I agree we should reverse summary judgment for Dexter for the reasons the majority states: Dexter owed Huffman, its invitee, a duty and there are fact issues as to breach and proximate cause. However, I believe it is unnecessary, and therefore inappropriate, to address OSHA regulations, DOT regulations, the interpretation and application of those regulations, preemption, and congressional intent in this relatively straightforward premises liability case.
As Huffman was an invitee, Dexter owed him a duty to exercise reasonable care for Huffman’s protection while Huffman was on Dexter’s premises. The majority correctly reaches this conclusion about duty without analysis, or even mention, of OSHA or DOT regulations. But it then relies on those regulations as a basis for its determination there is a factual issue as to breach, even though the duty that might have been breached apparently does not arise from those regulations.
Whether the axles should have been strapped together for safe loading presents an issue of fact as to breach of duty, which precludes summary judgment regardless of whether any federal regulation applies. Nothing more needs to be said about that, and reaching that conclusion does not require an analysis of the meaning, relative authority, or application of OSHA or DOT regulations. The OSHA/DOT discussion is therefore dicta.
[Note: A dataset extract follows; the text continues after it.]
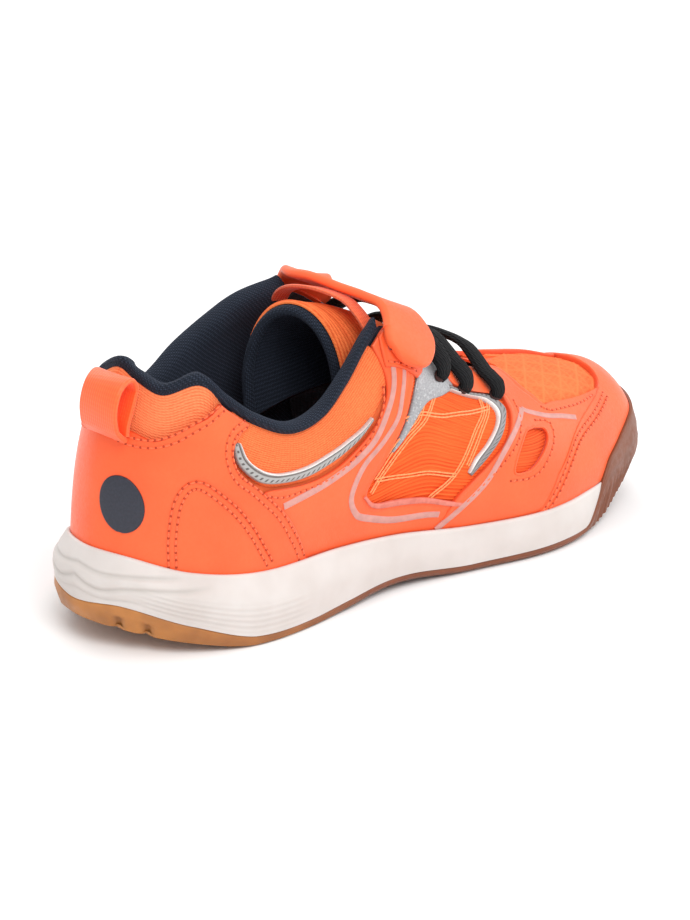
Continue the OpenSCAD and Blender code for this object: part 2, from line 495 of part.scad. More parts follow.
// Webbing loop stitched to the back of the heel.
// Path of the webbing up the outer leaf and down the inner one: [t, distance from the heel].
pull_at = 0.016;
pull_across = [0.12, -0.993, 0];
pull_path = [[0.6, 2.6], [0.66, 5], [0.73, 7.5], [0.8, 8.8], [0.855, 8.5], [0.89, 6.8],
    [0.895, 4.6], [0.87, 3], [0.8, 2.4], [0.72, 2.4], [0.66, 2.4]];
module heel_pull_loop() {
    last = len(pull_path) - 1;
    c = [for (q = pull_path) at(pull_at, q[0], -q[1])];
    up = [for (i = [0:last]) unit(cross(pull_across, c[min(i + 1, last)] - c[max(i - 1, 0)]))];
    color("#ff5a1f") band(c, [for (q = c) pull_across], up, 26, 2, pull_width, pull_thickness);
}

// ---------- tongue ----------
// Cross sections from the rim (u = 0) to the base (u = 1); v runs from -1 lateral to 1 medial.
tongue_mid = [[0, [35, 84]], [0.2, [49, 79]], [0.45, [66, 71]], [0.7, [84, 59]], [1, [104, 46.5]]];
tongue_half = [[0, 15], [0.2, 15.2], [0.45, 15.5], [0.7, 13.5], [1, 10]];
tongue_side = [[0, 59], [0.2, 61], [0.45, 59], [0.7, 50], [1, 41.5]];
function tongue_point(u, v, depth) =
    let (c = curve(tongue_mid, u), w = curve(tongue_half, u) - depth, z = curve(tongue_side, u))
    let (lean = (1 - u) * (1 - u) * 7, x = c[0] - lean * v)
    let (h = c[1] - depth - z)
    scaled([x, w * sin(90 * v), z + h * pow(max(cos(90 * v), 0), 0.75)]);
module tongue_layer(depth, thick, from, to, n, m) {
    grid = [for (j = [0:n], i = [0:m]) [from + (1 - from) * j / n, to * (2 * i / m - 1)]];
    sheet([for (g = grid) tongue_point(g[0], g[1], depth)],
        [for (g = grid) tongue_point(g[0], g[1], depth + thick)], n, m, true);
}
module tongue_shell() { color("#ff7a3d") tongue_layer(0, 0.9, 0, 0.97, 10, 14); }
module tongue_foam() { color("#e8e2d0") tongue_layer(1.3, 1.9, 0.02, 0.9, 10, 14); }
module tongue_lining() { color("#1d2433") tongue_layer(3.6, 0.8, 0, 0.97, 10, 14); }

// ---------- strap ----------
tip_plan = [[0.502, 0.845, 0.53, 0.722], [0.499, 0.872, 0.545, 0.745], [0.501, 0.895, 0.556, 0.8],
    [0.504, 0.915, 0.564, 0.87], [0.508, 0.93, 0.569, 0.93]];
strap_rise = 2 * pad_thickness + 0.9;
module strap_tip() {
    color("#ff7038") panel(tip_plan, 10, 6, -strap_rise - strap_thickness, strap_thickness);
}
pad_plan = [[0.508, 0.85, 0.533, 0.75], [0.508, 0.875, 0.547, 0.8], [0.512, 0.905, 0.556, 0.88]];
module strap_hook_pad() {
    color("#3a1414") panel(pad_plan, 5, 5, -strap_rise + 0.35, pad_thickness);
}
module strap_loop_pad() {
    color("#b8452a") panel(pad_plan, 5, 5, -0.25 - pad_thickness, pad_thickness);
}
module strap_anchor() {
    color("#ff7038") panel([[0.508, 0.72, 0.565, 0.72], [0.506, 0.8, 0.567, 0.8], [0.508, 0.93, 0.569, 0.93]],
        6, 6, -0.3 - strap_thickness, strap_thickness, 1);
}
// Rear and front edges of the lower face of the bridge, lateral to medial.
bridge_rear = [[49.5, -19.2, 83.4], [49, -12, 84.6], [46.5, -3, 85.7], [44, 6, 87], [43.5, 13, 86], [47, 19.2, 83.4]];
bridge_front = [[64.5, -17.4, 77], [63, -11.5, 77.4], [60.5, -3.5, 78.4], [58.5, 6, 79.2], [58, 12.2, 79], [62, 17.5, 78]];
module strap_bridge() {
    n = 16;
    m = 5;
    last = len(bridge_rear) - 1;
    rk = [for (i = [0:last]) [i, scaled(bridge_rear[i])]];
    fk = [for (i = [0:last]) [i, scaled(bridge_front[i])]];
    low = [for (i = [0:n], j = [0:m])
        let (r = curve(rk, last * i / n), f = curve(fk, last * i / n)) r + (f - r) * j / m];
    up = [for (i = [0:n]) let (p = i * (m + 1), q = min(i + 1, n) * (m + 1), o = max(i - 1, 0) * (m + 1))
        unit(cross(low[p + m] - low[p], low[q] - low[o]))];
    high = [for (i = [0:n], j = [0:m]) low[i * (m + 1) + j] + up[i] * strap_thickness];
    color("#ff7038") sheet(high, low, n, m, true);
}
// Narrow elastic band under the strap that ties the two eyestays together.
module instep_band() {
    c = [[47, -14.6, 79.5], [47, -8, 82.4], [44.5, 0, 83.6], [43, 8, 82.6], [44, 14.6, 79.5]];
    color("#ff7a3d") band([for (p = c) scaled(p)], [for (p = c) [1, 0, -0.35]],
        [for (p = c) [0.3, p[1] / 22, 1]], 12, 1, 5, 1);
}

// ---------- laces ----------
lace_rows = [0.59, 0.638, 0.7];
module elastic_lace() {
    for (a = lace_rows) {
        lift = -0.3;
        left = at(a, 0.9, lift);
        right = at(-a, 0.9, lift);
        top = (left + right) / 2 + [0, 0, 6.5 * kz];
        q1 = mix(left, top, 0.45) + [0, 0, 2.6 * kz];
        q2 = mix(right, top, 0.45) + [0, 0, 2.6 * kz];
        c = [left, q1, top, q2, right];
        w = [0.8, 0, -0.6];
        color("#15171c") band(c, [for (p = c) w], [for (p = c) [0.5, (p[1] - 0) / 16, 1]],
            12, 2, lace_width, lace_thickness, [0.6, 0.6]);
    }
}

/* nodes */
outsole();
midsole();
lasting_board();
footbed();
quarter_mesh_lateral();
quarter_mesh_medial();
vamp_mesh();
vamp_lining();
toe_puff();
heel_counter();
collar_foam();
collar_lining();
collar_binding();
heel_overlay_lateral();
heel_overlay_medial();
side_overlay_lateral();
side_overlay_medial();
forefoot_overlay_lateral();
forefoot_overlay_medial();
toe_cap();
collar_panel_lateral();
collar_panel_medial();
collar_trim_lateral();
collar_trim_medial();
window_trim_lateral();
window_trim_medial();
reflective_panel_lateral();
reflective_panel_medial();
forefoot_insert_lateral();
forefoot_insert_medial();
heel_badge();
heel_pull_loop();
tongue_shell();
tongue_foam();
tongue_lining();
strap_anchor();
strap_bridge();
strap_tip();
strap_hook_pad();
strap_loop_pad();
instep_band();
elastic_lace();
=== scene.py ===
"""Looks of the court shoe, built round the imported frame.

Lengths are millimetres in the frame's axes until a mesh is made.  The upper is a surface with two
coordinates: a runs 0 at the heel back, 1 at the toe tip, 2 back at the heel (negative a is medial),
and t runs 0 at the sole line, 1 at the top edge.
"""
import math

import bmesh
import bpy
import numpy as np
from mathutils import Matrix, Vector


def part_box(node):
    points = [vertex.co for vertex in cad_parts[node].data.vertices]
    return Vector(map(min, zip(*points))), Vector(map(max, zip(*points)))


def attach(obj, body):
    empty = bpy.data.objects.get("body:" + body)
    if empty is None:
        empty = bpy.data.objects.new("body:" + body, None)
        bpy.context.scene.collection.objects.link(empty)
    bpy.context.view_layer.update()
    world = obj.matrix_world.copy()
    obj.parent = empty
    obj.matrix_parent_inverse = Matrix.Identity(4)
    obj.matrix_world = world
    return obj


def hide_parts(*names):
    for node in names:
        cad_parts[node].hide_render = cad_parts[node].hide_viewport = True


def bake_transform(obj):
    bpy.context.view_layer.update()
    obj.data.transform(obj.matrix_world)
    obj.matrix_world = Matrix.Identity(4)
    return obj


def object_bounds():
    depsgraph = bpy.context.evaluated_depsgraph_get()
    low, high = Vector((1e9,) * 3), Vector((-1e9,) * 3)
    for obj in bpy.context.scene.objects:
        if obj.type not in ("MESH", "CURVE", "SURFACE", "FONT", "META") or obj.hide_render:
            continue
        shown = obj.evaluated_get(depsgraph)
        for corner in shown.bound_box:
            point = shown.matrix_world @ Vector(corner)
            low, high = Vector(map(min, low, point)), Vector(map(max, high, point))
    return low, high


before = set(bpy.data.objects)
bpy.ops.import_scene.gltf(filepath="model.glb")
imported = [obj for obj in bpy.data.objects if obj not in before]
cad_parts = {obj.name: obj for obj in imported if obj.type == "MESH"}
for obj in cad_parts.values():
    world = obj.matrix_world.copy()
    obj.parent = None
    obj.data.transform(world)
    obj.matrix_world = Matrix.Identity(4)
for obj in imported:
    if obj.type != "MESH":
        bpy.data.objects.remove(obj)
cad_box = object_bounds()
MM = 0.001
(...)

“As with diamonds, the principal difficulty in overly broad holdings is inclusions—clouding what should be clear statements of the holding with other assertions that should instead have been treated as dicta.” Michael Abramowicz & Maxwell Stearns, Defining Dicta, 57 Stan. L.Rev. 953, 1017 (2005). It is a basic rule of jurisprudence that courts decide only so much as is necessary to resolve the cases before them. Pointon v. State, 267 Ind. 624, 630, 372 N.E.2d 1159, 1162 (1978) (DeBruler, J., concurring). “Too much dicta leads to confusion, and requires too much subsequent explanation.” McArter v. Rhea, 30 S.E. 128, 129 (N.C.1898). I can accordingly concur only in the result.